Ryan Finley, North Carolina State University
Finley checks almost every box you want for a quarterback. He’s 6’4”, with plus arm strength, accuracy, read ability, and decision making. He is a little bit statuesque behind center, but has as much upside as (almost) any quarterback in this class. He may not have one singular elite trait that puts him at the top of any one of these categories, but Finley certainly could rank in the top three to five of each one. Finley does not have the production that some of these other quarterbacks have, but he has the traits. Thankfully for Finley, you draft traits, and not stats. If he is able to put together a season where he does have those eye-popping numbers, Finley is another quarterback in consideration for tops in the class. He’s a little under the radar for now, but he won’t be for long.
SMALL SCHOOL SLEEPER: Tyree Jackson, University of Buffalo
While Nick Fitzgerald may be the most likely to be a fullback, Jackson is the most likely to become an offensive tackle. Measuring in at 6’7” and 245 pounds, Jackson is a mammoth behind center, and has the arm to go along with it. Jackson makes the football look like a toy in his hand, and can throw it to any location on the field with a pure flick of the wrist. If you were impressed by Josh Allen, you are going to love Tyree Jackson.

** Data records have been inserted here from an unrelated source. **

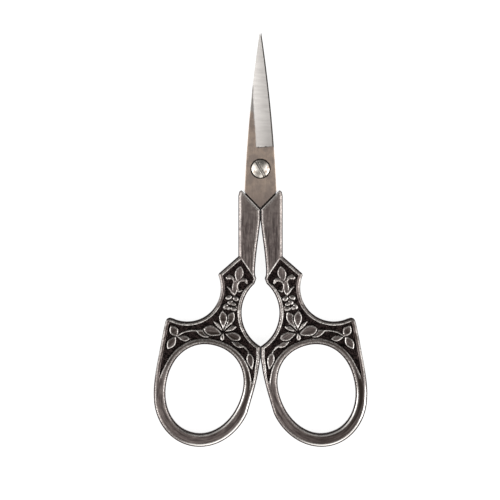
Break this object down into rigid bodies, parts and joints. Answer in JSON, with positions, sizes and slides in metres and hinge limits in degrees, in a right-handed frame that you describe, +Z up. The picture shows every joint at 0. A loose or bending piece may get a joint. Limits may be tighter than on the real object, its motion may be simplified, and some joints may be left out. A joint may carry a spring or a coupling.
{
  "type": "embroidery scissors",
  "caption": "Closed embroidery scissors with slim pointed blades, a slotted pivot screw and cast handles with leaf-scroll panels and oval finger bows.",
  "frame": {"origin": "middle of the bounding box's bottom face, with the scissors lying flat and closed", "axes": "+Y along the blades to the tips, +X to the right seen from above, +Z up through the screw's head"},
  "size_m": [0.0582, 0.113, 0.0036],
  "materials": {
    "blade_steel": "satin stainless steel with a brighter ground face along the cutting edge",
    "handle_alloy": "cast zinc alloy in a dark antiqued pewter finish, black in the recesses and rubbed bright on the edges",
    "screw_steel": "bright turned steel"
  },
  "bodies": {
    "rear_half": {"rear_blade": "blade_steel", "left_handle": "handle_alloy", "pivot_screw": "screw_steel"},
    "front_half": {"front_blade": "blade_steel", "right_handle": "handle_alloy"}
  },
  "joints": [
    {"name": "pivot", "type": "hinge", "parent": "rear_half", "child": "front_half", "pos_m": [0, 0.0194, 0.0018], "axis": [0, 0, 1], "range_deg": [0, 110]}
  ]
}
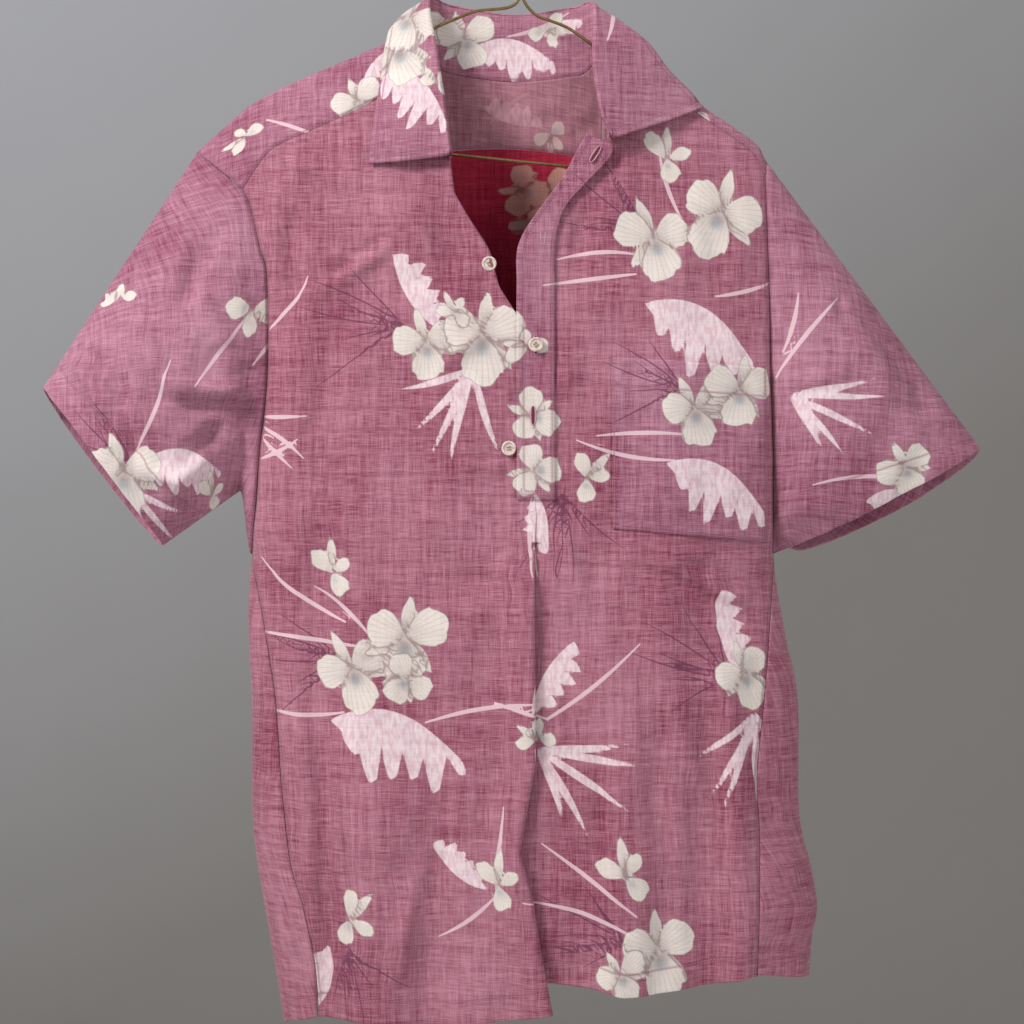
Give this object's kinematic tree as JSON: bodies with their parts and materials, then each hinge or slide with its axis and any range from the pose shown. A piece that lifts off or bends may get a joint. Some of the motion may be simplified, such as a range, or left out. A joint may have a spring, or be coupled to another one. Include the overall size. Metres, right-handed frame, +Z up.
{
  "type": "hawaiian shirt on a wire hanger",
  "caption": "Short-sleeved pullover shirt with spread collar, half opening, chest pocket and floral print, hanging on a bent wire hanger.",
  "frame": {"origin": "inside top of the hanger's hook, where it rests on what holds it", "axes": "+Z up, +X to the viewer's right, -Y towards the viewer, out of the shirt's front"},
  "size_m": [0.7307, 0.1363, 0.8748],
  "materials": {
    "printed_cloth": "matte",
    "printed_cloth_light": "matte",
    "wire": "satin",
    "pearl": "gloss"
  },
  "bodies": {
    "root": {"front": "printed_cloth", "back": "printed_cloth", "yoke": "printed_cloth_light", "sleeve_left": "printed_cloth_light", "sleeve_right": "printed_cloth_light", "collar_stand": "printed_cloth", "collar_fall": "printed_cloth_light", "placket": "printed_cloth_light", "button_band": "printed_cloth", "pocket": "printed_cloth_light", "button_1": "pearl", "button_2": "pearl", "button_3": "pearl", "hanger": "wire"}
  },
  "joints": []
}
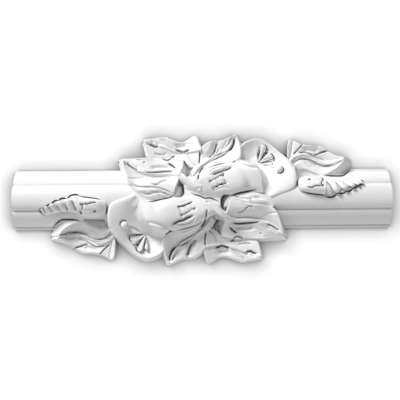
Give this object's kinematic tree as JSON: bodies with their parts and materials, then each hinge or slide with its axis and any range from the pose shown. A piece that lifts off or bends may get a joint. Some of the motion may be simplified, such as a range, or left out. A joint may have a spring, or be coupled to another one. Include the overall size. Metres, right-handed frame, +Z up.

Jackson, like most quarterbacks with his gifts, struggles with accuracy and decision making. However, Jackson was only 6’1” and 170 pounds in high school, so it’s reasonable to see why it might be taking him a while to adjust to his new body. Jackson puts up numbers just as big as he is, mostly due to the presence of wide receiver Anthony Johnson, Jadeveon Clowney’s cousin who is likely to be a first round pick in 2019. Johnson could even be the first receiver off the board, and he certainly makes Jackson look a lot better than he might currently be. However, if you want to roll the dice on a physical freak who might develop better accuracy once his coordination catches up with his body, Jackson is your guy.